Villa San Marco
(Closed to the public from 9th to 13th March 2020) Villa San Marco derives its name from an ancient chapel dedicated to St. Mark built on the site during the second half of the 18th century. It was a Roman residential villa on the edge of the hill, offering a wonderful panoramic view.
The villa, first excavated during the Bourbon period between 1749 and 1754, was systematically re-excavated between 1950 and 1962.
The main entrance from the street, now buried, opened onto a porticoed courtyard giving access to the tablinum and then on to a tetrastyle atrium leading to four small cubicula. From here it is possible to access the thermal baths which lie at a different angle to the axis of the villa due to the alignment with the pre-existing street running in front of the building.

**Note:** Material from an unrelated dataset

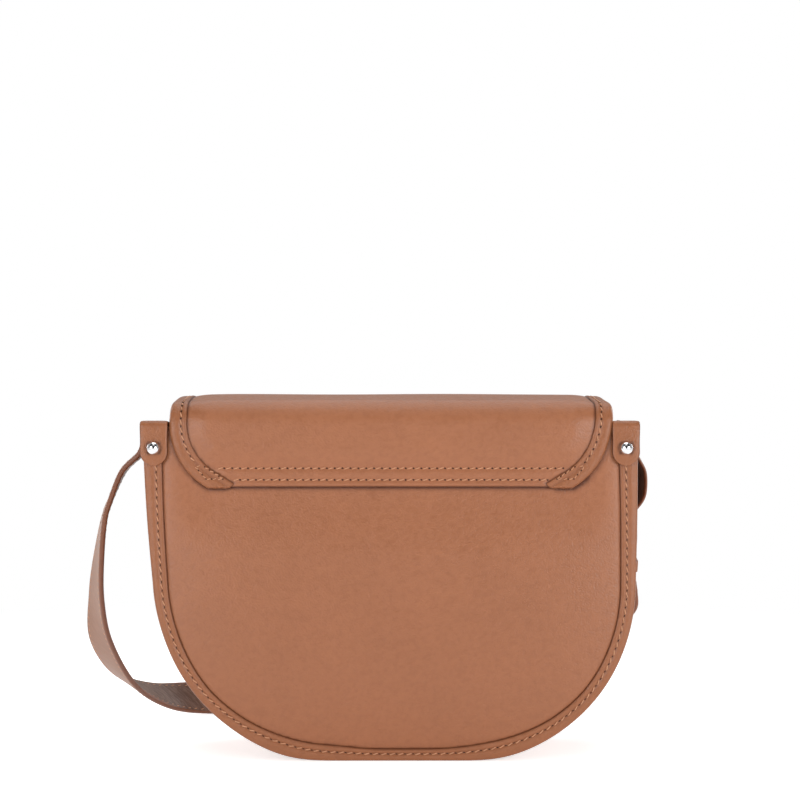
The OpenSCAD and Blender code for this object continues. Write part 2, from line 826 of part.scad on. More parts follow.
// Long strap in the frame of its right end: under the lower bar, over the upper one, up to the tongue
tongue_out = layer_out + short_t / 2 + run_gap + strap_t / 2;
under_out = bar_out - buckle_wire_d / 2 - run_gap - strap_t / 2;
over_out = bar_out + fold_r + short_t / 2 + 2 * run_gap + strap_t / 2;
straight_l = buckle_drop_l + buckle_l * 1.35;
tongue_points = [
    [under_out, -straight_l],
    [under_out, -buckle_drop_l - buckle_l * 1.15],
    [under_out + ply_gap, -buckle_drop_l - buckle_l * 0.93],
    [(under_out + over_out) / 2, -buckle_drop_l - buckle_l * 0.5],
    [over_out - ply_gap, -buckle_drop_l - buckle_l * 0.08],
    [tongue_out + (over_out - tongue_out) * 0.7, -buckle_drop_l + buckle_l * 0.4],
    [tongue_out + run_gap, -buckle_drop_l + buckle_l * 0.85],
    [tongue_out, -buckle_drop_l + buckle_l * 1.3],
    [tongue_out, -buckle_drop_l + tongue_l],
];

module tongue() {
    tip_l = -buckle_drop_l + tongue_l;
    slot_w = prong_d + 2 * run_gap;
    difference() {
        intersection() {
            hang_across(strap_w) polygon(ribbon(smooth(tongue_points, 4), strap_t));
            hang() rotate([90, 0, 0]) linear_extrude(2 * over, center = true) union() {
                translate([-strap_w / 2, -over]) square([strap_w, over + tip_l - strap_w / 2]);
                translate([0, tip_l - strap_w / 2]) circle(d = strap_w, $fn = round_fn);
            }
        }
        hang() translate([-slot_w / 2, -over_out - over, -buckle_drop_l - buckle_l * 0.75])
            cube([slot_w, 2 * over, buckle_l * 0.75 + eye_r]);
        hang() for (k = [1:2]) translate([0, 0, -buckle_drop_l + hole_step * k]) rotate([90, 0, 0])
            cylinder(h = 2 * over, d = hole_d, center = true, $fn = round_fn);
    }
}

// Left end of the long strap: round the bridge, from the sewn tail to the outer layer
left_in = bridge_w / 2 + loop_gap + strap_t / 2;
left_top = strap_t / 2 + loop_gap + bridge_dip / 5;
left_low = -bridge_t - loop_gap - strap_t / 2;
left_mid = (left_top + left_low) / 2;
left_r = (left_top - left_low) / 2;
left_points = concat(
    [
        [bridge_w * 0.4, left_low - strap_t * 0.7],
        [bridge_w * 0.1, left_low - strap_t * 0.2],
    ],
    arc(-bridge_w / 2 + loop_gap, left_mid, left_r, -90, -270, 8),
    [
        [bridge_w * 0.1, left_top],
        [left_in - strap_t * 0.5, left_top - strap_t * 0.25],
        [left_in + ply_gap, left_mid],
    ]
);
left_start = [for (p = left_points) [bridge_x + p[0], 0, bridge_mid_z + p[1], 0, -1, 0]];

// Route of the long strap from the left bridge to the buckle. Each row is the middle of the strap,
// as shares of half the body's width, half its depth and its height, then the direction across it.
route_shares = [
    [1.058, 0, 0.902, 0.02, -1, 0],
    [1.144, -0.08, 0.848, 0.05, -1, 0],
    [1.213, -0.24, 0.737, 0.15, -1, 0],
    [1.252, -0.5, 0.592, 0.3, -0.95, 0],
    [1.276, -0.87, 0.447, 0.45, -0.88, 0.03],
    [1.272, -1.32, 0.295, 0.68, -0.72, -0.03],
    [1.197, -1.97, 0.16, 0.7, -0.6, 0.27],
    [1.067, -2.58, 0.088, 0.28, -0.3, 0.87],
];
// Stretch that stands on its edge on the floor: shares of half the body's width and depth
floor_shares = [
    [0.878, -2.97], [0.602, -3], [0.203, -2.63], [-0.146, -2.45], [-0.341, -2.58], [-0.455, -3.03],
    [-0.366, -3.53], [-0.146, -3.71], [0.325, -3.71], [0.667, -3.87], [0.797, -4.42], [0.65, -4.97],
    [0.244, -5.11], [-0.325, -5.05], [-0.7, -4.68], [-0.829, -4.1], [-0.789, -3.6], [-0.683, -3.1],
    [-0.61, -2.66], [-0.593, -2.21], [-0.63, -1.76],
];
// Twist from the floor up to the right end, written like the first stretch
rise_shares = [
    [-0.671, -1.48, 0.0604, 0.28, 0.15, 0.94],
    [-0.732, -1.24, 0.0755, 0.5, 0.38, 0.78],
    [-0.809, -1.02, 0.109, 0.62, 0.7, 0.36],
    [-0.886, -0.83, 0.166, 0.4, 0.91, -0.05],
    [-0.939, -0.7, 0.242, 0.1, 0.97, -0.2],
];
floor_z = strap_w / 2 + floor_lift;

function shared(r) = [r[0] * body_w / 2, r[1] * body_d / 2, r[2] * mouth_z, r[3], r[4], r[5]];
hang_end = hang_point(under_out, -straight_l);
hang_lead = hang_point(under_out, -straight_l - buckle_l / 4);
long_points = concat(
    [for (r = route_shares) shared(r)],
    [for (r = floor_shares) [r[0] * body_w / 2, r[1] * body_d / 2, floor_z, 0, 0, 1]],
    [for (r = rise_shares) shared(r)],
    [[hang_lead[0], hang_lead[1], hang_lead[2], -hang_w[0], -hang_w[1], -hang_w[2]]],
    [[hang_end[0], hang_end[1], hang_end[2], -hang_w[0], -hang_w[1], -hang_w[2]]]
);

function place(r) = [r[0], r[1], r[2]];
function lean(r) = [r[3], r[4], r[5]];

// Ring of four corners at one station of a swept strap
function ring(rows, k, w, t) =
    let (
        along = unit(place(rows[min(k + 1, len(rows) - 1)]) - place(rows[max(k - 1, 0)])),
        wide = unit(lean(rows[k]) - along * (lean(rows[k]) * along)),
        thick = cross(along, wide),
        p = place(rows[k])
    )
    [p + wide * w / 2 + thick * t / 2, p - wide * w / 2 + thick * t / 2,
     p - wide * w / 2 - thick * t / 2, p + wide * w / 2 - thick * t / 2];

module sweep_strap(rows, w, t) {
    rings = [for (k = [0:len(rows) - 1]) ring(rows, k, w, t)];
    last = 4 * (len(rows) - 1);
    polyhedron(
        points = [for (r = rings, c = r) c],
        faces = concat(
            [[0, 1, 2], [0, 2, 3]],
            [for (k = [0:len(rows) - 2], m = [0:3])
                [4 * k + m, 4 * k + 4 + m, 4 * k + 4 + (m + 1) % 4]],
            [for (k = [0:len(rows) - 2], m = [0:3])
                [4 * k + m, 4 * k + 4 + (m + 1) % 4, 4 * k + (m + 1) % 4]],
            [[last + 2, last + 1, last], [last + 3, last + 2, last]]
        )
    );
}

module long_strap() {
    rows = concat(
        smooth(concat(left_start, [for (k = [0:2]) long_points[k]]), 2),
        smooth_rest()
    );
    color(tan_leather) union() {
        sweep_strap(rows, strap_w, strap_t);
        tongue();
    }
}

// The rest of the route, past the points that the left end already holds
function smooth_rest() =
    let (all = smooth(long_points, 5)) [for (k = [11:len(all) - 1]) all[k]];

// Keepers

module keeper(s, out0, out1) {
    inner_w = strap_w + 2 * run_gap;
    color(dark_leather) hang() translate([0, 0, -s - keeper_h]) difference() {
        translate([-inner_w / 2 - keeper_t, -out1 - keeper_t, 0])
            cube([inner_w + 2 * keeper_t, out1 - out0 + 2 * keeper_t, keeper_h]);
        translate([-inner_w / 2, -out1, -over]) cube([inner_w, out1 - out0, 2 * over]);
    }
}

module fixed_keeper() {
    keeper(fixed_drop_l, layer_in - short_t / 2 - ply_gap, layer_out + short_t / 2 + ply_gap);
}

module sliding_keeper() {
    keeper(loose_drop_l, layer_out - short_t / 2 - run_gap, tongue_out + strap_t / 2 + run_gap);
}

// Magnetic snap

// Two prongs of the front disc that pass through the wall and its lining
module snap_prongs(grow) {
    h = panel_out - lining_in + 2 * ply_gap + snap_plate_t + grow;
    color(nickel) for (x = [-snap_d / 4, snap_d / 4])
        translate([x - snap_prong_t / 2 - grow, -panel_out - ply_gap, snap_z - snap_prong_w / 2 - grow])
            cube([snap_prong_t + 2 * grow, h, snap_prong_w + 2 * grow]);
}

module snap_socket() {
    face = -panel_out - ply_gap - snap_socket_t;
    color(nickel) {
        slab(face, -panel_out - ply_gap) translate([0, snap_z]) difference() {
            circle(d = snap_d, $fn = round_fn);
            circle(d = snap_dish_d, $fn = round_fn);
        }
        slab(face + snap_dish_h, -panel_out - ply_gap)
            translate([0, snap_z]) circle(d = snap_dish_d + ply_gap, $fn = round_fn);
        snap_prongs(0);
    }
}

module snap_socket_plate() {
    y = lining_in - ply_gap;
    color(dark_metal) difference() {
        slab(-y, -y + snap_plate_t) translate([0, snap_z]) circle(d = snap_d, $fn = round_fn);
        snap_prongs(ply_gap);
    }
}

snap_face = flap_front_y - flap_t;
snap_plate_y = flap_front_y - flap_leather_t - ply_gap;

// Disc with a dome that sits in the dish while the flap is closed
module snap_stud() {
    rim = snap_face - snap_stud_t;
    color(nickel) {
        slab(-snap_plate_y + snap_plate_t + ply_gap, -rim)
            translate([0, snap_z]) circle(d = snap_d, $fn = round_fn);
        slab(-rim - ply_gap, -rim + snap_dome_h)
            translate([0, snap_z]) circle(d = snap_dome_d, $fn = round_fn);
    }
}

module snap_hole() {
    slab(-snap_plate_y, -snap_face + ply_gap)
        translate([0, snap_z]) circle(d = snap_d + 2 * ply_gap, $fn = round_fn);
}

module snap_stud_plate() {
    color(dark_metal) slab(-snap_plate_y, -snap_plate_y + snap_plate_t)
        translate([0, snap_z]) circle(d = snap_d - snap_dome_d, $fn = round_fn);
}

back_panel();
front_panel();
gusset();
back_binding();
front_binding();
mouth_binding();
back_board();
front_board();
base_board();
back_lining();
front_lining();
gusset_lining();
slip_pocket();
zip_pocket();
zip_frame();
zip_tape();
zip_teeth();
zip_slider();
zip_puller();
flap_anchor();
flap_anchor_lining();
flap_anchor_binding();
flap_leather();
flap_board();
flap_lining();
flap_binding();
left_bridge();
right_bridge();
bridge_studs();
stud_washers();
long_strap();
short_strap();
buckle_frame();
buckle_prong();
fixed_keeper();
sliding_keeper();
snap_socket();
snap_socket_plate();
snap_stud();
snap_stud_plate();
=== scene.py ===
# %% [markdown]
# # A saddle crossbody bag in smooth tan leather
# The bag stands on a white floor with its back to the camera, its flap closed and its strap lying in bends
# in front of it. The solid model gives every place and size. This lesson dresses it: soft leather skins,
# folded bindings, stitching, a long flat strap, and metal that shines.
#
# Lengths below are in millimetres, because bag makers think in them, and become metres only when a mesh is
# made. +Z is up, +Y is the back of the bag, which faces the camera, and +X is at the left of the picture.

import bpy
import numpy as np
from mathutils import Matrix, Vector


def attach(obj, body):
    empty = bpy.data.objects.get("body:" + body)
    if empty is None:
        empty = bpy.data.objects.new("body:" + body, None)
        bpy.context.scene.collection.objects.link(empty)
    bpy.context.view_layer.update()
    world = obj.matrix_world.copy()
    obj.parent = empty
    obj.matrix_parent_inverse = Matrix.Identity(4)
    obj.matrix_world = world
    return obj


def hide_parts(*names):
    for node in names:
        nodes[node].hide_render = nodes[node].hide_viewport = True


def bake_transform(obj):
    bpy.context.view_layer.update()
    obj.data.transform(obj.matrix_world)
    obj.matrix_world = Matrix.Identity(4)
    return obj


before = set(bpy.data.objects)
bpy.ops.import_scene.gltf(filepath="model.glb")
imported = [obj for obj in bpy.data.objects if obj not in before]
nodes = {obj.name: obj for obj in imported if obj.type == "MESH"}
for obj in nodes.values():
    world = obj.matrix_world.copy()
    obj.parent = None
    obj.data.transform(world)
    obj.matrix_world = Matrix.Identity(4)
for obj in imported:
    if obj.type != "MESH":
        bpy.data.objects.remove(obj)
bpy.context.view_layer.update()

print(len(nodes), "solid pieces loaded")

# %% [markdown]
# ## The camera
# The photograph was taken with a long lens, level, at the height of the bag's top, so the bag's sides stay
# straight and little of its top shows. A horizontal camera with a 90.7 mm lens gives that. The bag sits low
# in the picture with no tilt: the empty upper half is simply what a level camera sees.

# %% Camera
MM = 0.001
camera_data = bpy.data.cameras.new("studio_camera")
camera_data.lens = 90.7
camera_data.sensor_width = 36
camera = bpy.data.objects.new("studio_camera", camera_data)
camera.location = (-0.005, 1.037, 0.179)
camera.rotation_euler = (np.pi / 2, 0, np.pi)
bpy.context.scene.collection.objects.link(camera)
bpy.context.scene.camera = camera
print("camera at", tuple(camera.location), "m, lens", camera_data.lens, "mm")

# %% [markdown]
# ## Colours and material nodes
# Colours are picked from a screen, so they are sRGB hex values. Shaders add light, which works on
# linear values, so one function converts. A second small function adds a node, sets its inputs and links it,
# which keeps each recipe short.

# %% Colour and node helpers
def linear(hex_colour, light=1.0):
    """A colour as linear red, green, blue and alpha, with its light scaled: each sRGB channel c becomes
    ((c + 0.055) / 1.055) ** 2.4 * light, at most 1."""
    c = np.array([int(hex_colour[k:k + 2], 16) for k in (1, 3, 5)]) / 255
    c = np.where(c <= 0.04045, c / 12.92, ((c + 0.055) / 1.055) ** 2.4)
    return (*np.minimum(c * light, 1), 1)


def new_material(name):
    """An empty material, its node tree and its surface shader."""
    material = bpy.data.materials.new(name)
    material.use_nodes = True
    tree = material.node_tree
    return material, tree, tree.nodes["Principled BSDF"]


def put(tree, node, inputs):
    """Fills a node's inputs: an output socket is linked, anything else is set as the input's value."""
    for key, value in inputs.items():
        if isinstance(value, bpy.types.NodeSocket):
            tree.links.new(value, node.inputs[key])
        else:
            node.inputs[key].default_value = value


def add(tree, kind, inputs=None, **settings):
    """Adds a node of a kind with its settings, and fills its inputs."""
    node = tree.nodes.new("ShaderNode" + kind)
    for key, value in settings.items():
        setattr(node, key, value)
    put(tree, node, inputs or {})
    return node


print("#B07A5C is linear", [round(float(v), 3) for v in linear("#B07A5C")[:3]])

# %% [markdown]
# ## Smooth tan leather
# This is full-grain calf leather, dyed through, milled soft and given a light satin finish. To the eye that
# is a warm, even brown with a soft shine that breaks up a little. A photograph could be wrapped round the
# bag, but a recipe made of noise fits every piece and has no seams. Real pores and creases are about 0.4 mm
# apart. A picture point here covers half a millimetre, so the grain is drawn coarser, at 0.9 mm, which still
# shows as a fine unevenness. The colour drifts a little from place to place, because hides do. Where leather
# dives under a binding or into a narrow gap, the shade that falls there is painted: the pieces carry an
# attribute named shade, which darkens the colour towards the seam's colour.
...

The thermal baths can be accessed through a small atrium decorated with scenes of cupids, wrestlers, and pugilists, renovated in the 4th style during the Claudian period.
The atrium leads to the caldarium with its large bath, the tepidarium, and the frigidarium with a bath and steps. On this side of the villa there is a section of travertine staircase that belonged to the hairpin-bending ramps connecting the villa to the flat area nearest the coast.
The exit leads into a large porticoed garden with a pool. The end wall is a semicircle and hosts a nymphaeum decorated with stucco. At the end of the side porticoes there were splendidly decorated rooms to rest and relax.
The reception hall of the villa was lavish as well, with the lower part of the walls covered with marble while frescoed on the upper half. The ceiling of the upper part of the portico, collapsed during the 1980 earthquake, was completely decorated with paintings depicting great mythological scenes.